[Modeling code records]
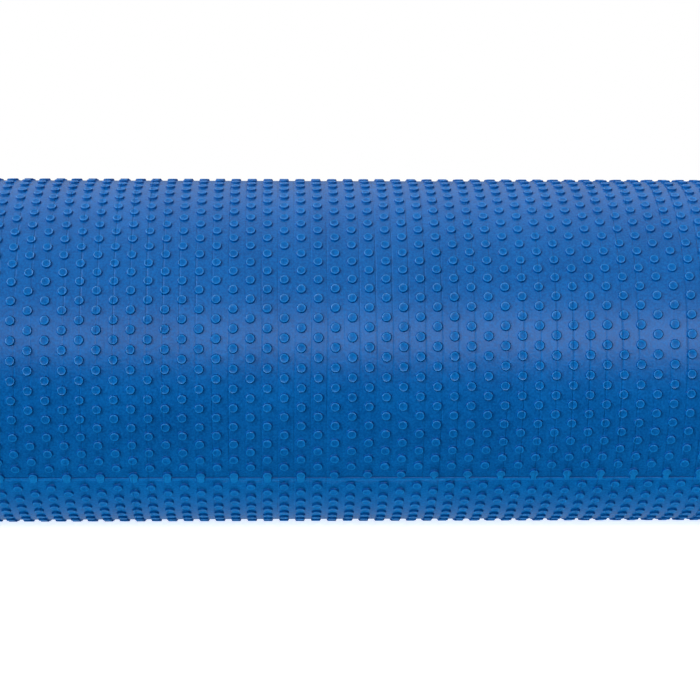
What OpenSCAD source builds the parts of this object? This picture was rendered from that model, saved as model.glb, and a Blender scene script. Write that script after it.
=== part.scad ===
// Hollow-core foam roller. A textured foam skin in two moulded halves is bonded over a
// firm foam sleeve, the sleeve is bonded to a rigid tube, and a trim ring snaps into
// each end of the tube. The roller's axis lies along X, the origin is at its centre,
// +Z is up and the front of the roller faces -Y.

/* [Roller] */
// Length of the roller
roller_length = 450; // [300:10:900]
// Diameter over the raised dots of the skin
roller_diameter = 150; // [140:1:170]

/* [Textured skin] */
// Thickness of the skin, dots included
skin_thickness = 6; // [4:0.5:8]
// Chamfer where the skin meets an end face
skin_chamfer = 2.5; // [1:0.5:3.5]
// How far round the seam between the two skin halves lies below the front
seam_angle = 45.8; // [0:0.1:90]

/* [Core tube] */
// Outside diameter of the tube
tube_diameter = 110; // [100:1:114]
// Wall thickness of the tube
tube_wall = 3.5; // [3:0.1:5]

/* [End rings] */
// How far the flange reaches beyond the tube's outside
flange_overhang = 5; // [3:0.5:6]
// Thickness of the flange
flange_thickness = 3; // [2:0.5:5]
// How deep the flange sits below the foam's end face
flange_recess = 1; // [0.5:0.5:3]
// Length of the spigot inside the tube's rebate
spigot_length = 16; // [12:1:30]
// Wall thickness of the spigot
spigot_wall = 1.7; // [1.2:0.1:1.9]

/* [Hidden] */
$fn = 128;

outer_r = roller_diameter / 2;
skin_inner_r = outer_r - skin_thickness;
tube_r = tube_diameter / 2;
bore_r = tube_r - tube_wall;
flange_r = tube_r + flange_overhang;
half_length = roller_length / 2;

// The flange drops into a pocket in the sleeve's end and bears on the tube's end.
pocket_depth = flange_recess + flange_thickness;
pocket_gap = 0.15;
tube_end = half_length - pocket_depth;

// The spigot fills a rebate in the tube, so that the bore runs flush from end to end.
spigot_r = bore_r + spigot_wall;
spigot_gap = 0.05;
rebate_r = spigot_r + spigot_gap;
rebate_length = spigot_length + 0.3;

// A bead round the spigot snaps into a groove in the rebate.
bead_height = 0.5;
bead_width = 2.4;
bead_inset = 8;
bead_middle = tube_end - bead_inset;
groove_grow = 0.1;

edge_chamfer = 0.8;
ring_chamfer = 1;
// How far round from straight down the seam lies, turning towards the front.
seam_from_bottom = 90 - seam_angle;

foam_blue = [0.03, 0.33, 0.62];
sleeve_blue = [0.05, 0.24, 0.46];
tube_grey = [0.16, 0.17, 0.18];
ring_black = [0.07, 0.07, 0.08];

// Turns a section drawn as (radius, distance along the roller) about the roller's axis.
module turned(from = 0, sweep = 360) {
  rotate([0, 90, 0])
    rotate([0, 0, from])
      rotate_extrude(angle = sweep) children();
}

// The bead on a spigot, or with grow the groove it snaps into, as corners of a section.
function bead(radius, grow) = [
  [radius, bead_middle - bead_width / 2 - grow],
  [radius + bead_height, bead_middle - bead_width / 4 - grow],
  [radius + bead_height, bead_middle + bead_width / 4 + grow],
  [radius, bead_middle + bead_width / 2 + grow]
];

// One end of the tube's section, from the bore to the outside, at the +X end.
function tube_end_section() = concat(
  [[bore_r, tube_end - rebate_length],
   [rebate_r, tube_end - rebate_length]],
  bead(rebate_r, groove_grow),
  [[rebate_r, tube_end - edge_chamfer / 2],
   [rebate_r + edge_chamfer / 2, tube_end],
   [tube_r - edge_chamfer, tube_end],
   [tube_r, tube_end - edge_chamfer]]
);

function mirrored(points) = [
  for (i = [len(points) - 1:-1:0]) [points[i][0], -points[i][1]]
];

module core_tube() {
  color(tube_grey)
    turned() polygon(concat(tube_end_section(), mirrored(tube_end_section())));
}

module foam_sleeve() {
  pocket_r = flange_r + pocket_gap;
  color(sleeve_blue)
    turned() polygon([
      [tube_r, -tube_end],
      [pocket_r, -tube_end],
      [pocket_r, -half_length],
      [skin_inner_r, -half_length],
      [skin_inner_r, half_length],
      [pocket_r, half_length],
      [pocket_r, tube_end],
      [tube_r, tube_end]
    ]);
}

// Half of the skin, sweeping half a turn from the given angle.
module skin_half(from) {
  color(foam_blue)
    turned(from, 180) polygon([
      [skin_inner_r, -half_length],
      [outer_r - skin_chamfer, -half_length],
      [outer_r, -half_length + skin_chamfer],
      [outer_r, half_length - skin_chamfer],
      [outer_r - skin_chamfer, half_length],
      [skin_inner_r, half_length]
    ]);
}

module skin_upper() {
  skin_half(180 - seam_from_bottom);
}

module skin_lower() {
  skin_half(-seam_from_bottom);
}

// The trim ring at the +X end: a flange over the tube's end and a beaded spigot.
module end_ring() {
  face = half_length - flange_recess;
  color(ring_black)
    turned() polygon(concat(
      [[bore_r, tube_end - spigot_length],
       [spigot_r - edge_chamfer / 2, tube_end - spigot_length],
       [spigot_r, tube_end - spigot_length + edge_chamfer / 2]],
      bead(spigot_r, 0),
      [[spigot_r, tube_end],
       [flange_r, tube_end],
       [flange_r, face - ring_chamfer],
       [flange_r - ring_chamfer, face],
       [bore_r + ring_chamfer, face],
       [bore_r, face - ring_chamfer]]
    ));
}

module end_ring_left() {
  mirror([1, 0, 0]) end_ring();
}

module end_ring_right() {
  end_ring();
}

core_tube();
foam_sleeve();
skin_upper();
skin_lower();
end_ring_left();
end_ring_right();
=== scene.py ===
"""Hollow-core foam roller.

A dotted foam skin in two moulded halves, a foam sleeve, a rigid tube and two end rings.
"""

import math

import bmesh
import bpy
import numpy as np
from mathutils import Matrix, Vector
from mathutils.geometry import delaunay_2d_cdt

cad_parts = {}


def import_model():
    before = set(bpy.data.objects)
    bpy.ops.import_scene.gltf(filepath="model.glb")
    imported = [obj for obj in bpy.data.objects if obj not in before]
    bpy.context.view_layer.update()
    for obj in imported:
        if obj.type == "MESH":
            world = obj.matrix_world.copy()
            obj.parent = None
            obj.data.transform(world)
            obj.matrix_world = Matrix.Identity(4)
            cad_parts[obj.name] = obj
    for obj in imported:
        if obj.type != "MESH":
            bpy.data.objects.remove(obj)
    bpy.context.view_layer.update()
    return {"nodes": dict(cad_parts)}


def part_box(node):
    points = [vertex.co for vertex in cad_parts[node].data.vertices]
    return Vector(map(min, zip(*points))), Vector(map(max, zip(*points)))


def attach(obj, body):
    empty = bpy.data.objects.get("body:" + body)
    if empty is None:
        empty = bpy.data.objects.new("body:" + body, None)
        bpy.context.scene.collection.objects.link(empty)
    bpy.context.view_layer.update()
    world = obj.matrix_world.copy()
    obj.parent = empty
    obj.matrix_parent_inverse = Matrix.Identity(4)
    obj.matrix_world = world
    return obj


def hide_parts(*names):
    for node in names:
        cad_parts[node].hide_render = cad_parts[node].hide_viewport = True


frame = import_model()
MM = 0.001

# Sizes from the frame, in millimetres.
SKIN_LOW, SKIN_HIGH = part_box("skin_upper")
SKIN_R = SKIN_HIGH.z / MM
HALF_LENGTH = SKIN_HIGH.x / MM
SEAM = math.asin(-SKIN_LOW.z / SKIN_HIGH.z)  # the angle from the front down to the front seam
SLEEVE_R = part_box("foam_sleeve")[1].z / MM
TUBE_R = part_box("core_tube")[1].z / MM
TUBE_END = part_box("core_tube")[1].x / MM
FLANGE_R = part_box("end_ring_right")[1].z / MM
RING_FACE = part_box("end_ring_right")[1].x / MM
RING_INNER_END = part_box("end_ring_right")[0].x / MM
TUBE_WALL = 3.5
BORE_R = TUBE_R - TUBE_WALL

# The dot pattern, in millimetres and degrees.
DOTS_ROUND = 57
COLUMN_PITCH = 6.93
COLUMNS_EACH_SIDE = 31
ROW_RISE_DEG = 0.6
FIRST_DOT = 0.377  # pitches from the front seam up to the first dot of an odd column
DOT_HEIGHT = 0.9
# A dot's section from its foot to its top, as (radius, height): a steep flank, a lip and a shallow dish.
DOT_RINGS = [(2.2, 0.0), (2.1, 0.12), (2.0, 0.52), (1.86, 0.8), (1.66, DOT_HEIGHT), (1.36, 0.81)]
DOT_CENTRE_HEIGHT = 0.76
BASE_R = SKIN_R - DOT_HEIGHT

# Mesh edges along each side of a dot's cell. It is even, so that columns half a step apart still meet.
CELL_SIDE = 4
RING_SIDES = 4 * CELL_SIDE
PITCH = 2 * math.pi / DOTS_ROUND
HALF_TURN = DOTS_ROUND / 2
RISE = math.tan(math.radians(ROW_RISE_DEG))
PITCH_MM = PITCH * SKIN_R

# The moulding ridge along each seam, which stands on the lower side. Each line of it is
# (distance above the parting line, height, whether it moves where the ridge gets wider).
RIDGE_HEIGHT = 0.3
RIDGE = [
    (0.14, 0.0, True),
    (0.0, 0.22, False),
    (-0.16, RIDGE_HEIGHT, False),
    (-1.35, RIDGE_HEIGHT, True),
    (-1.7, 0.0, True),
]
RIDGE_SWING = 0.15
# The waves by which the ridge's width changes along the roller: (share, turn for each millimetre, start).
RIDGE_WAVES = [(1.0, 0.021, 1.3), (0.6, 0.057, 0.4), (0.4, 0.131, 0.0)]

# Where the dots stop at the seam, in millimetres above it, apart from CELL_CLEAR.
CELL_CLEAR = 0.8  # a dot nearer the seam than this, in pitches, is meshed with the seam
UPPER_STOP = 1.0  # the upper half has no dot nearer the seam than this
LOWER_STOP = -2.9  # the lower half has no dot nearer the seam than this
STEM_REACH = 4.9  # an upper dot nearer than this runs on past the seam as a stem
STEM_PULL = 0.8  # and is drawn this far towards it
# The stems by stretch: (where the stretch starts, the stem's end above the seam, its half width).
STEMS = [
    (-230, 0.2, 1.0),
    (-196, -0.3, 1.5),
    (-168, -0.7, 1.95),
    (-14, 0.0, 0.0),
    (26, -0.1, 1.05),
    (53, 0.4, 1.5),
    (146, -0.4, 1.9),
    (188, 0.0, 0.0),
    (209, 0.3, 1.2),
]
STEM_EDGE = 0.4  # how wide the slope along a stem's side is
STEM_HEIGHT = 0.85
STEM_SIDES = 8  # mesh edges round a stem's end

# Points nearer than this, in millimetres or in pitches, are taken as one.
NEAR = 1e-6
SEAM_SNAP = 1e-5
# The grid on which points are merged: steps in a millimetre along the roller, and in a pitch round it.
MERGE_GRID = [1e4, 1e5]


# ---------------------------------------------------------------- the textured skin

def seam_at(x):
    """Where the front seam lies at x, in pitches above where it lies at mid length."""
    return -RISE * x / (SKIN_R * PITCH)


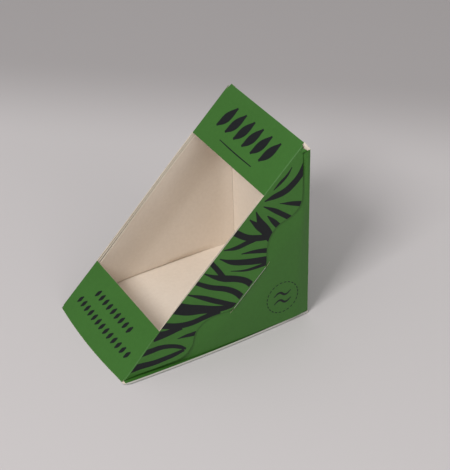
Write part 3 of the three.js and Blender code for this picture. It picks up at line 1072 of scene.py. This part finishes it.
# %% [markdown]
# ## Floor, camera and light
#
# The pack stands on a pale studio table whose colour is painted greyer towards the rear:
# a painted falloff of the lamp's light away from the pack. A soft lamp in front and slightly
# to the right gives the light on the front and the soft shadow behind the pack. A weak lamp
# on the right lifts the end, and the world is brighter overhead than at table height, as a
# white ceiling would make it.

# %% Studio floor
bpy.ops.object.select_all(action="DESELECT")
bpy.ops.mesh.primitive_plane_add(size=6.0, location=(0, 0, 0))
floor = bpy.context.object
floor.name = "studio_floor"
# Matt white laminate: pale, slightly pink grey, no visible grain
floor_finish, floor_tree, floor_shader, floor_place = new_finish("matt studio laminate with painted falloff")
# Painted falloff of the lamp's light: the colour turns greyer across a slanting line, between
# these two distances behind the pack
falloff_slant, falloff_start, falloff_end = -1.141, 0.27, 0.47
parts = add_node(floor_tree, "ShaderNodeSeparateXYZ", {}, {}, {0: floor_place})
away = add_node(floor_tree, "ShaderNodeMath", {"operation": "MULTIPLY"}, {1: falloff_slant}, {
    0: parts.outputs["X"]})
rear = add_node(floor_tree, "ShaderNodeMath", {"operation": "ADD"}, {}, {
    0: away.outputs[0], 1: parts.outputs["Y"]})
painted_falloff = add_node(floor_tree, "ShaderNodeMapRange", {"interpolation_type": "SMOOTHSTEP"}, {
    "From Min": falloff_start, "From Max": falloff_end}, {"Value": rear.outputs[0]})
shade = add_node(floor_tree, "ShaderNodeMix", {"data_type": "RGBA"}, {
    6: to_linear("#C5C0C0"), 7: to_linear("#A7A2A2")}, {0: painted_falloff.outputs["Result"]})
floor_tree.links.new(shade.outputs[2], floor_shader.inputs["Base Color"])
floor_shader.inputs["Roughness"].default_value = 0.7
floor.data.materials.append(floor_finish)
print("floor is", floor.dimensions.x, "m wide")

# %% Camera at the photograph's angle
# Place, lens and the two directions come from a camera fitted to the pack's corners
camera_place, camera_lens, film_width = (0.61887, -0.30769, 0.53667), 108.3, 36.0
look = Vector((-0.71826, 0.39546, -0.57246))
right_seen = Vector((0.50070, 0.86508, -0.03061))
bpy.ops.object.camera_add(location=camera_place)
camera = bpy.context.object
camera.data.lens = camera_lens
camera.data.sensor_width = film_width
turned = look.to_track_quat("-Z", "Y").to_matrix()
right_now = turned @ Vector((1, 0, 0))
roll = math.atan2(right_now.cross(right_seen).dot(look), right_now.dot(right_seen))
camera.rotation_mode = "QUATERNION"
camera.rotation_quaternion = look.to_track_quat("-Z", "Y")
camera.rotation_quaternion.rotate(Quaternion(look, roll))
bpy.context.scene.camera = camera
print("camera rolled by", round(math.degrees(roll), 2), "degrees")

# %% Soft lamp, side fill and a room that is brighter overhead
lamp_aim = Vector((0.0, 0.0, 0.05))


def soft_lamp(name, place, size, power):
    """A square lamp that faces the pack, metres across and watts strong."""
    bpy.ops.object.light_add(type="AREA", location=place)
    lamp = bpy.context.object
    lamp.name = name
    lamp.data.shape = "SQUARE"
    lamp.data.size = size
    lamp.data.energy = power
    lamp.rotation_euler = (lamp.location - lamp_aim).to_track_quat("Z", "Y").to_euler()
    return lamp


key = soft_lamp("soft_box", (0.74, -1.44, 1.68), 0.7, 34.0)
soft_lamp("side_fill", (1.9, 0.25, 0.85), 1.2, 6.0)
level_glow, overhead_glow = 0.06, 0.74
world = bpy.data.worlds.new("pale room")
bpy.context.scene.world = world
world.use_nodes = True
air = next(n for n in world.node_tree.nodes if n.type == "BACKGROUND")
sky = add_node(world.node_tree, "ShaderNodeTexCoord")
axes = add_node(world.node_tree, "ShaderNodeSeparateXYZ", {}, {}, {0: sky.outputs["Generated"]})
level = add_node(world.node_tree, "ShaderNodeMapRange", {}, {
    "From Min": 0.0, "From Max": 1.0, "To Min": level_glow, "To Max": overhead_glow}, {
        "Value": axes.outputs["Z"]})
world.node_tree.links.new(level.outputs["Result"], air.inputs["Strength"])
air.inputs["Color"].default_value = to_linear("#FFFFFF")
bpy.context.scene.view_settings.view_transform = "Standard"
print("key light", round((key.location - lamp_aim).length, 2), "m from the pack")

#### INSTRUCTION:
Exactly as written, quote the lines from the one that has "color(ring_black)" down to the one that has "obj.data.transform(world)", and include both.

#### CORRECT OUTPUT:
  color(ring_black)
    turned() polygon(concat(
      [[bore_r, tube_end - spigot_length],
       [spigot_r - edge_chamfer / 2, tube_end - spigot_length],
       [spigot_r, tube_end - spigot_length + edge_chamfer / 2]],
      bead(spigot_r, 0),
      [[spigot_r, tube_end],
       [flange_r, tube_end],
       [flange_r, face - ring_chamfer],
       [flange_r - ring_chamfer, face],
       [bore_r + ring_chamfer, face],
       [bore_r, face - ring_chamfer]]
    ));
}

module end_ring_left() {
  mirror([1, 0, 0]) end_ring();
}

module end_ring_right() {
  end_ring();
}

core_tube();
foam_sleeve();
skin_upper();
skin_lower();
end_ring_left();
end_ring_right();
=== scene.py ===
"""Hollow-core foam roller.

A dotted foam skin in two moulded halves, a foam sleeve, a rigid tube and two end rings.
"""

import math

import bmesh
import bpy
import numpy as np
from mathutils import Matrix, Vector
from mathutils.geometry import delaunay_2d_cdt

cad_parts = {}


def import_model():
    before = set(bpy.data.objects)
    bpy.ops.import_scene.gltf(filepath="model.glb")
    imported = [obj for obj in bpy.data.objects if obj not in before]
    bpy.context.view_layer.update()
    for obj in imported:
        if obj.type == "MESH":
            world = obj.matrix_world.copy()
            obj.parent = None
            obj.data.transform(world)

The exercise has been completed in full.